Juan 4, 5-42
En aquel tiempo, llegó Jesús a una ciudad de Samaria llamado Sicar, cerca del campo que dio Jacob a su hijo José; allí estaba el pozo de Jacob.
Jesús, cansado del camino, estaba allí sentado junto al pozo. Era hacia la hora sexta.
Llega una mujer de Samaria a sacar agua, y Jesús le dice:
«Dame de beber».
Sus discípulos se habían ido al pueblo a comprar comida. La samaritana le dice:
«¿Cómo tú, siendo judío, me pides de beber a mi, que soy samaritana?» (porque los judíos no se tratan con los samaritanos). Jesús le contestó:
«Si conocieras el don de Dios y quién es el que te dice “dame de beber”, le pedirías tú, y él te daría agua viva». La mujer le dice:
«Señor, si no tienes cubo, y el pozo es hondo, ¿de dónde sacas el agua viva?;
¿eres tú más que nuestro padre Jacob, que nos dio este pozo, y de él bebieron él y sus hijos y sus ganados?». Jesús le contestó:
«El que bebe de esta agua vuelve a tener sed; pero el que beba del agua que yo le daré nunca más tendrá sed: el agua que yo le daré se convertirá dentro de él en un surtidor de agua que salta hasta la vida eterna». La mujer le dice:
«Señor, dame esa agua: así no tendré más sed, ni tendré que venir aquí a sacarla.
Él le dice:
«Anda, llama a tu marido y vuelve». La mujer le contesta:
«No tengo marido». Jesús le dice:
«Tienes razón, que no tienes marido: has tenido ya cinco, y el de ahora no es tu marido. En eso has dicho la verdad». La mujer le dice:
«Señor, veo que tú eres un profeta. Nuestros padres dieron culto en este monte, y vosotros decís que el sitio donde se debe dar culto está en Jerusalén». Jesús le dice:
«Créeme, mujer: se acerca la hora en que ni en este mote ni en Jerusalén adoraréis al Padre. Vosotros adoráis a uno que no conocéis; nosotros adoramos a uno que conocemos; porque la salvación viene de los judíos. Pero se acerca la hora, ya está aquí, en que los verdaderos adoradores adorarán al Padre en
espíritu y verdad, porque el Padre desea que lo adoren así. Dios es espíritu, y los que lo adoran deben hacerlo en espíritu y verdad». La mujer le dice:
«Sé que va a venir el Mesías, el Cristo; cuando venga, él nos lo dirá todo». Jesús le dice:
«Soy yo, el que habla contigo».
En esto llegaron sus discípulos y se extrañaban de que estuviera hablando con una mujer, aunque ninguno le dijo: «¿Qué le preguntas o de qué le hablas?». La mujer entonces dejó su cántaro, se fue al pueblo y dijo a la gente:
«Venid a ver un hombre que me ha dicho todo lo que he hecho; ¿será este el Mesías?». Salieron del pueblo y se pusieron en camino adonde estaba él.
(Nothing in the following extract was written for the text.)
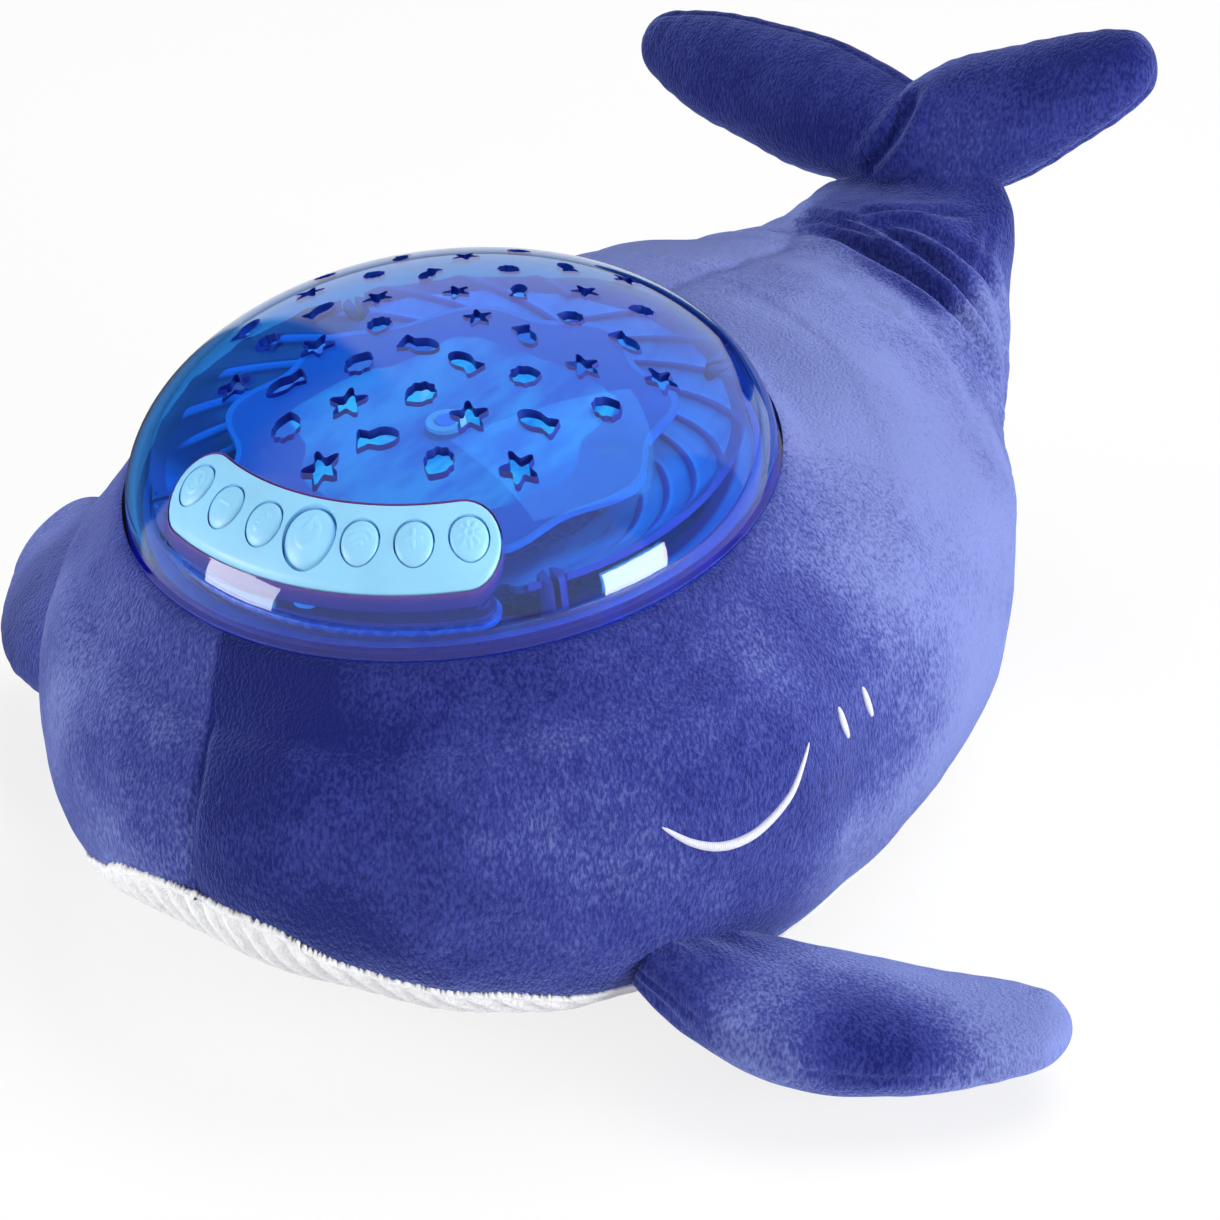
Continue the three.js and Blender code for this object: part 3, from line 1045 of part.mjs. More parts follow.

Mientras tanto sus discípulos le insistían:
«Maestro, come». Él les dijo:
«Yo tengo un alimento que vosotros no conocéis». Los discípulos comentaban entre ellos:
«¿Le habrá traído alguien de comer?». Jesús les dice:
«Mi alimento es hacer la voluntad del que me envió y llevar a término su obra.
¿No decís vosotros que faltan todavía cuatro meses para la cosecha? Yo os digo esto: levantad los ojos contemplad los campos, que están ya dorados para la siega; el segador ya está recibiendo salario y almacenando fruto para la vida eterna: y así, se alegran lo mismo sembrador y segador. Con todo, tiene razón
el proverbio: uno siembra y otro siega.
Yo os envié a segar lo que no habéis trabajado. Otros trabajaron y vosotros entrasteis en el fruto de sus trabajos».
En aquel pueblo muchos samaritanos creyeron en él por el testimonio que había dado la mujer: «Me ha dicho todo lo que he hecho».
Así, cuando llegaron a verlo los samaritanos, le regaban que se quedara con ellos. Y se quedó allí dos días. Todavía creyeron muchos más por su predicación, y decían a la mujer: «Ya no creemos por lo que tú dices; nosotros mismos lo hemos oído y sabemos que él es de verdad el Salvador del mundo».